3.º Estiverem reunidas as cinco dimensões do acesso no nosso SNS: disponibilidade; proximidade; custos; qualidade e aceitação, como referem Furtado e Pereira[4].

Será que estaremos, cada vez mais, perante uma discriminação negativa: só tem acesso a cuidados mais especializados a população com rendimentos, ficando as populações com baixos salários no que se pode designar como um sistema “desnatado” destinado?

Voltarei a este tema do acesso, procurando relacioná-lo com o impacte das medidas previstas no Programa do Governo no Sector da Saúde para 2017 – o que nos obriga, a todos, a (re) pensar o acesso, a atenção à saúde e a circulação dentro do SNS, centrando no doente o debate e as decisões, sempre.

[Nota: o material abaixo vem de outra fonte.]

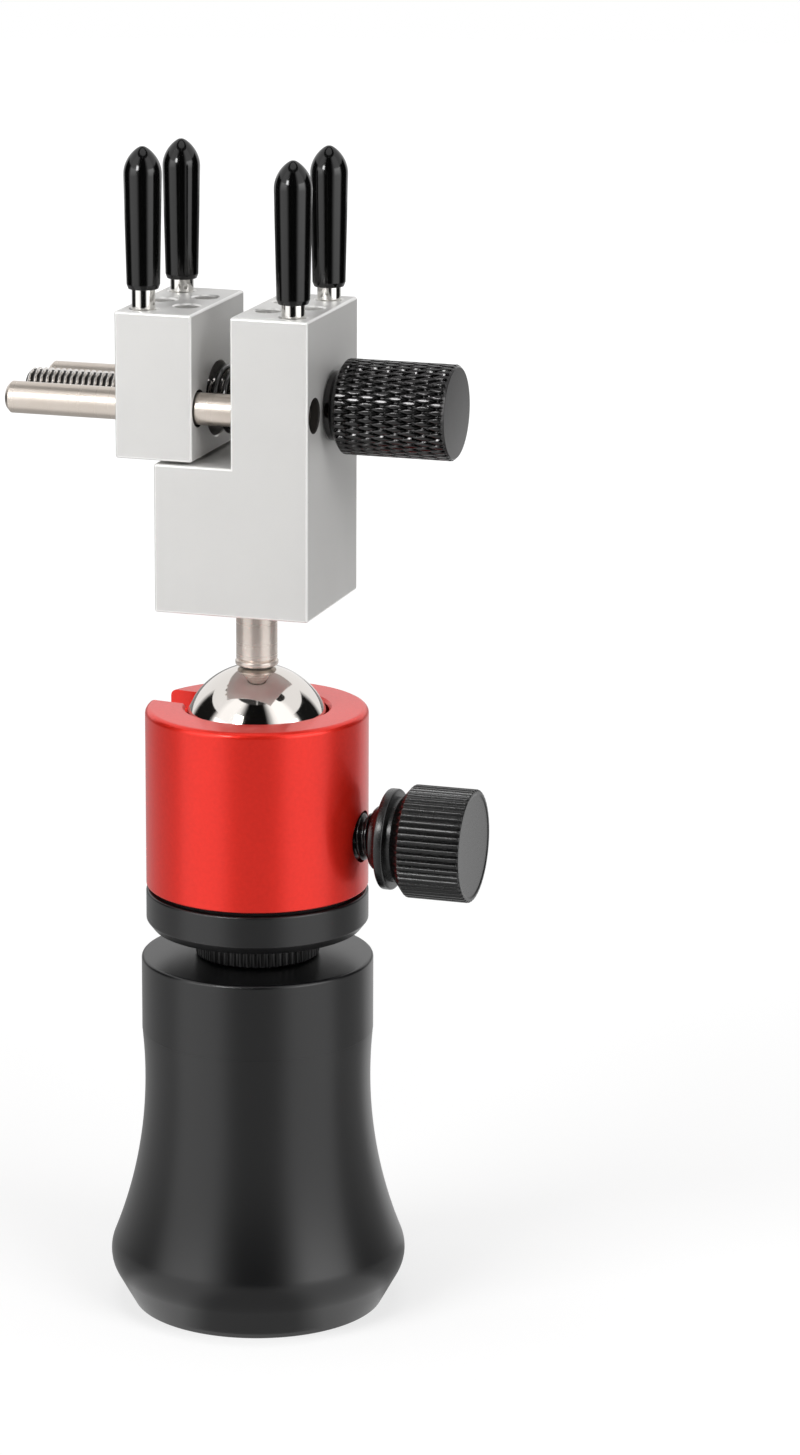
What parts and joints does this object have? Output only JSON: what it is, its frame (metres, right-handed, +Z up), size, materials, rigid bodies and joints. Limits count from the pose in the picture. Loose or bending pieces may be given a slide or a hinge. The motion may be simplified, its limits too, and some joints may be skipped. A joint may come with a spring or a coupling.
{
  "type": "mini bench vise on ball head",
  "caption": "Small pin vise with sliding jaw blocks and capped pins, on a lockable ball head that stands on a heavy turned foot.",
  "frame": {"origin": "centre of the foot's flat underside", "axes": "+Z up; +X along the guide rods towards the screw's knob; the vise's front faces -Y"},
  "size_m": [0.0587, 0.038, 0.15],
  "materials": {
    "black_foot": "satin black coat",
    "black_anodised": "satin black anodised",
    "black_steel": "blackened",
    "red_anodised": "satin red anodised",
    "satin_aluminium": "fine satin",
    "nickel_steel": "nickel plated, bright",
    "chrome": "mirror polished",
    "brass": "turned",
    "black_rubber": "matt",
    "black_sleeve": "glossy soft vinyl",
    "grey_acetal": "moulded"
  },
  "bodies": {
    "base": {"base_body": "black_foot", "foot_pad": "black_rubber", "base_stud": "nickel_steel"},
    "lock_ring": {"lock_ring": "black_anodised"},
    "head": {"head_plate": "black_anodised", "groove_washer": "black_rubber", "ball_housing": "red_anodised", "seat_spring": "nickel_steel", "ball_seat": "grey_acetal"},
    "clamp_plug": {"clamp_plug": "brass"},
    "clamp_knob": {"clamp_screw": "black_steel", "clamp_knob": "black_anodised"},
    "ball": {"ball": "chrome"},
    "vise": {"ball_stem": "nickel_steel", "fixed_jaw": "satin_aluminium", "guide_rod_front": "nickel_steel", "guide_rod_back": "nickel_steel", "jaw_spring": "black_steel"},
    "moving_jaw": {"moving_jaw": "satin_aluminium"},
    "drive_screw": {"drive_screw": "nickel_steel", "screw_knob": "black_anodised"},
    "pin_left_front": {"pin_left_front": "nickel_steel", "cap_left_front": "black_sleeve"},
    "pin_left_back": {"pin_left_back": "nickel_steel", "cap_left_back": "black_sleeve"},
    "pin_right_front": {"pin_right_front": "nickel_steel", "cap_right_front": "black_sleeve"},
    "pin_right_back": {"pin_right_back": "nickel_steel", "cap_right_back": "black_sleeve"}
  },
  "joints": [
    {"name": "lock_ring_turn", "type": "hinge", "parent": "base", "child": "lock_ring", "pos_m": [0, 0, 0.0466], "axis": [0, 0, 1], "range_deg": [-55, 0]},
    {"name": "head_pan", "type": "hinge", "parent": "base", "child": "head", "pos_m": [0, 0, 0.0502], "axis": [0, 0, 1], "range_deg": [-180, 180]},
    {"name": "clamp_travel", "type": "slide", "parent": "head", "child": "clamp_plug", "axis": [1, 0, 0], "range_m": [0, 0.00151]},
    {"name": "clamp_turn", "type": "hinge", "parent": "clamp_plug", "child": "clamp_knob", "pos_m": [0.01413, 0, 0.063], "axis": [1, 0, 0], "range_deg": [0, 540]},
    {"name": "ball_tilt", "type": "hinge", "parent": "head", "child": "ball", "pos_m": [0, 0, 0.07475], "axis": [-0.1392, -0.9903, 0], "range_deg": [-45, 90]},
    {"name": "vise_swivel", "type": "hinge", "parent": "ball", "child": "vise", "pos_m": [0, 0, 0.07475], "axis": [0, 0, 1], "continuous": true},
    {"name": "screw_turn", "type": "hinge", "parent": "vise", "child": "drive_screw", "pos_m": [0.01, 0, 0.118], "axis": [1, 0, 0], "range_deg": [-2200, 6700]},
    {"name": "jaw_slide", "type": "slide", "parent": "vise", "child": "moving_jaw", "axis": [1, 0, 0], "range_m": [-0.015, 0.0049]},
    {"name": "left_front_lift", "type": "slide", "parent": "moving_jaw", "child": "pin_left_front", "axis": [0, 0, 1], "range_m": [0, 0.012]},
    {"name": "left_back_lift", "type": "slide", "parent": "moving_jaw", "child": "pin_left_back", "axis": [0, 0, 1], "range_m": [0, 0.012]},
    {"name": "right_front_lift", "type": "slide", "parent": "vise", "child": "pin_right_front", "axis": [0, 0, 1], "range_m": [0, 0.012]},
    {"name": "right_back_lift", "type": "slide", "parent": "vise", "child": "pin_right_back", "axis": [0, 0, 1], "range_m": [0, 0.012]}
  ],
  "couplings": [
    {"joint": "jaw_slide", "follows": "screw_turn", "m_per_rad": -0.00012732},
    {"joint": "clamp_travel", "follows": "clamp_turn", "m_per_rad": 0.00015915}
  ]
}
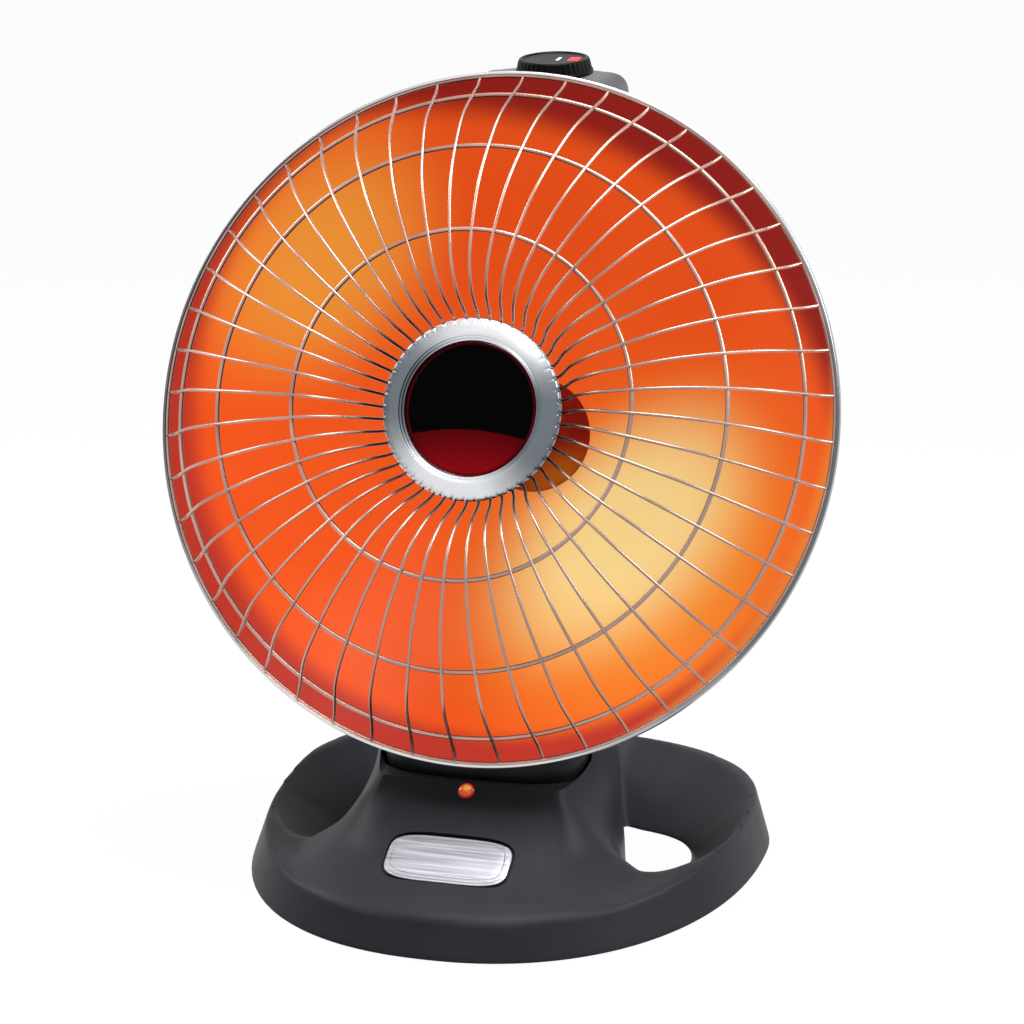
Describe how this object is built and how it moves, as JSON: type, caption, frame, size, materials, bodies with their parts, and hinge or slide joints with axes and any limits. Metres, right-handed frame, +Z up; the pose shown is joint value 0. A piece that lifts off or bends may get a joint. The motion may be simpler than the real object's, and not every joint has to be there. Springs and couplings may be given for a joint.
{
  "type": "parabolic heater",
  "caption": "Free-standing parabolic heater: tilting dish with domed wire grille, central ceramic element and rear housing with top knob, on a round base with two open hand holes.",
  "frame": {"origin": "on the floor, under the centre of the base's footprint", "axes": "+Z up, -Y towards the front, where the dish looks, +X to the right of a viewer who faces the front"},
  "size_m": [0.414, 0.32, 0.49],
  "materials": {
    "base_plastic": "fine grained dark grey moulding",
    "gloss_black": "gloss black moulding",
    "dark_plastic": "matt black moulding",
    "rubber": "matt black rubber",
    "copper_dish": "polished copper-coloured reflector that glows orange",
    "bright_steel": "bright plated band and hub",
    "grille_wire": "bright plated welded wire",
    "brushed_steel": "brushed",
    "disc_enamel": "plain black over deep red, gloss",
    "ceramic": "unglazed brown ceramic",
    "hot_wire": "glowing resistance wire",
    "zinc_steel": "zinc-plated sheet and bar",
    "brass": "plain brass",
    "lamp_amber": "clear amber, lit",
    "lamp_glass": "clear neon lamp",
    "fibre": "pressed friction fibre",
    "bakelite": "dark brown phenolic"
  },
  "bodies": {
    "base": {"base_shell": "base_plastic", "base_pan": "zinc_steel", "tip_switch_body": "dark_plastic", "tip_switch_spring": "zinc_steel", "terminal_block": "bakelite", "cord_inlet": "rubber", "trim_plate": "brushed_steel", "power_light_lens": "lamp_amber", "power_light_lamp": "lamp_glass", "tilt_shaft": "zinc_steel", "friction_washer_right": "fibre", "friction_washer_left": "fibre", "foot_front_right": "rubber", "foot_front_left": "rubber", "foot_rear_right": "rubber", "foot_rear_left": "rubber"},
    "tip_plunger": {"tip_switch_plunger": "dark_plastic"},
    "head": {"reflector": "copper_dish", "rim_band": "bright_steel", "wire_grille": "grille_wire", "hub_cup": "bright_steel", "hub_bezel": "brushed_steel", "hub_disc": "disc_enamel", "element_socket": "ceramic", "element_pin_right": "brass", "element_pin_left": "brass", "element_post": "zinc_steel", "element_core": "ceramic", "element_coil": "hot_wire", "element_cap": "ceramic", "element_bracket": "zinc_steel", "thermal_cutout": "brass", "rear_housing": "gloss_black", "control_housing": "gloss_black", "thermostat_body": "zinc_steel"},
    "knob": {"thermostat_stem": "brass", "thermostat_knob": "gloss_black"}
  },
  "joints": [
    {"name": "head_tilt", "type": "hinge", "parent": "base", "child": "head", "pos_m": [0, 0, 0.084], "axis": [1, 0, 0], "range_deg": [-18, 9]},
    {"name": "knob_turn", "type": "hinge", "parent": "head", "child": "knob", "pos_m": [0.009, 0.09796, 0.47695], "axis": [0, -0.1219, 0.9925], "range_deg": [0, 270]},
    {"name": "plunger_slide", "type": "slide", "parent": "base", "child": "tip_plunger", "axis": [0, 0, -1], "range_m": [0, 0.004], "stiffness_N_per_m": 50, "springref_m": 0.008, "deforming": ["tip_switch_spring"]}
  ]
}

Nota: Paulo Salgado escreve de acordo com a antiga ortografia.

 

[1] Coriolano Ferreira é considerado, com razão, o “pai da administração hospitalar em Portugal”. Esta expressão, tão interessante, eu ouvi-a durante as suas lições no Curso de Administração Hospitalar.

[2] Tecno Hospital n.º 77, Set. / Out. 2016. O Doente e a Gestão da Saúde – Um Primeiro Apontamento.